Face au défi climatique et à l’effondrement social actuels, je pense que l’artiste doit jouer un rôle majeur et transformateur. C’est délicat, car de nombreux artistes sont encore ligotés au marché, à ses exigences ou enfermés dans leur propre monde.
Cela change petit à petit, il y a un éveil des consciences, et les artistes commencent à s’ouvrir, à ouvrir les yeux sur ce qui se passe autour d’eux, à se connecter à des réseaux, à d’autres artistes et à partager. De petits espaces autogérés prennent forme et proposent de travailler depuis le collectif, de façon interdisciplinaire avec des projets plus hybrides.
L’art et la culture doivent contribuer à cette prise de conscience, à cette expansion.
En este sentido me inspira la frase que dijo un jornalero andaluz “en mi hambre mando yo” en el sentido en que en estos momentos me interesa más mi independencia como artista que el entrar en un circuito en el mercado cultural.
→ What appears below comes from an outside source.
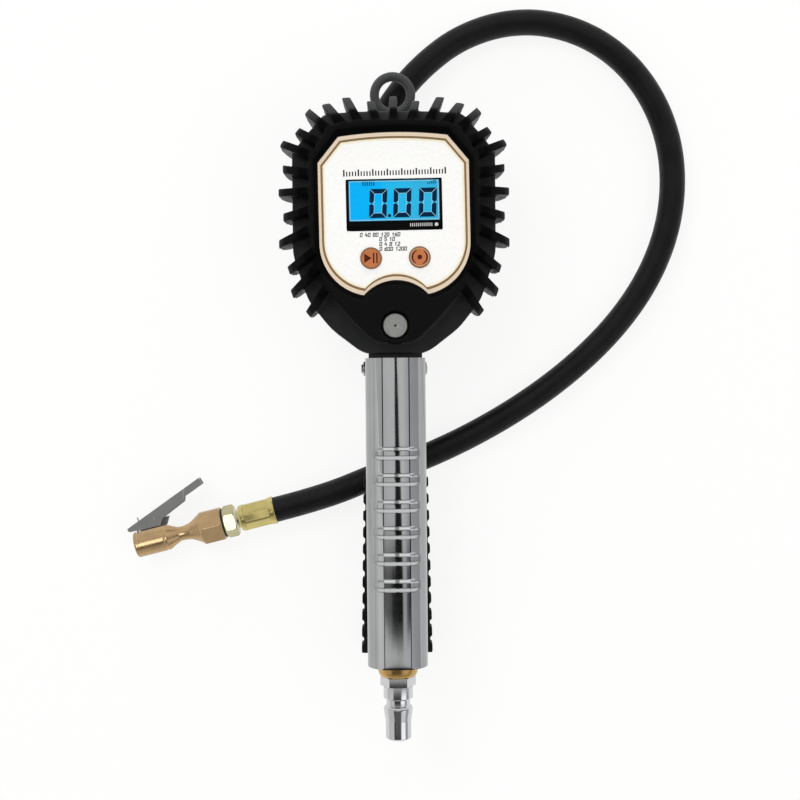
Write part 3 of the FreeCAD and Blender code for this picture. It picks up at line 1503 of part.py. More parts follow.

En ce sens, je suis inspiré par la phrase qu’un paysan andalou a dit un jour : « Dans ma faim, c’est moi qui commande », dans le sens où mon indépendance d’artiste m’intéresse davantage que d’entrer dans un circuit du marché culturel.
Pendant le processus de création de 36 caractères, la phrase de Durruti qui dit « Nous luttons non pas pour le peuple mais avec le peuple » m’a particulièrement touchée car elle parle de la peur de récupérer après la lutte un monde en ruines. Mais Durruti explique dans l’entretien que les ouvriers vivent dans les ruines, font fonctionner les machines, construisent ! Alors comment ne pas pouvoir construire un monde nouveau à partir de ruines, surtout si nous le portons depuis notre cœur ?
Alors oui, je crois qu’il est temps que l’histoire soit aussi racontée par les vaincus, pour que tout soit un peu plus juste.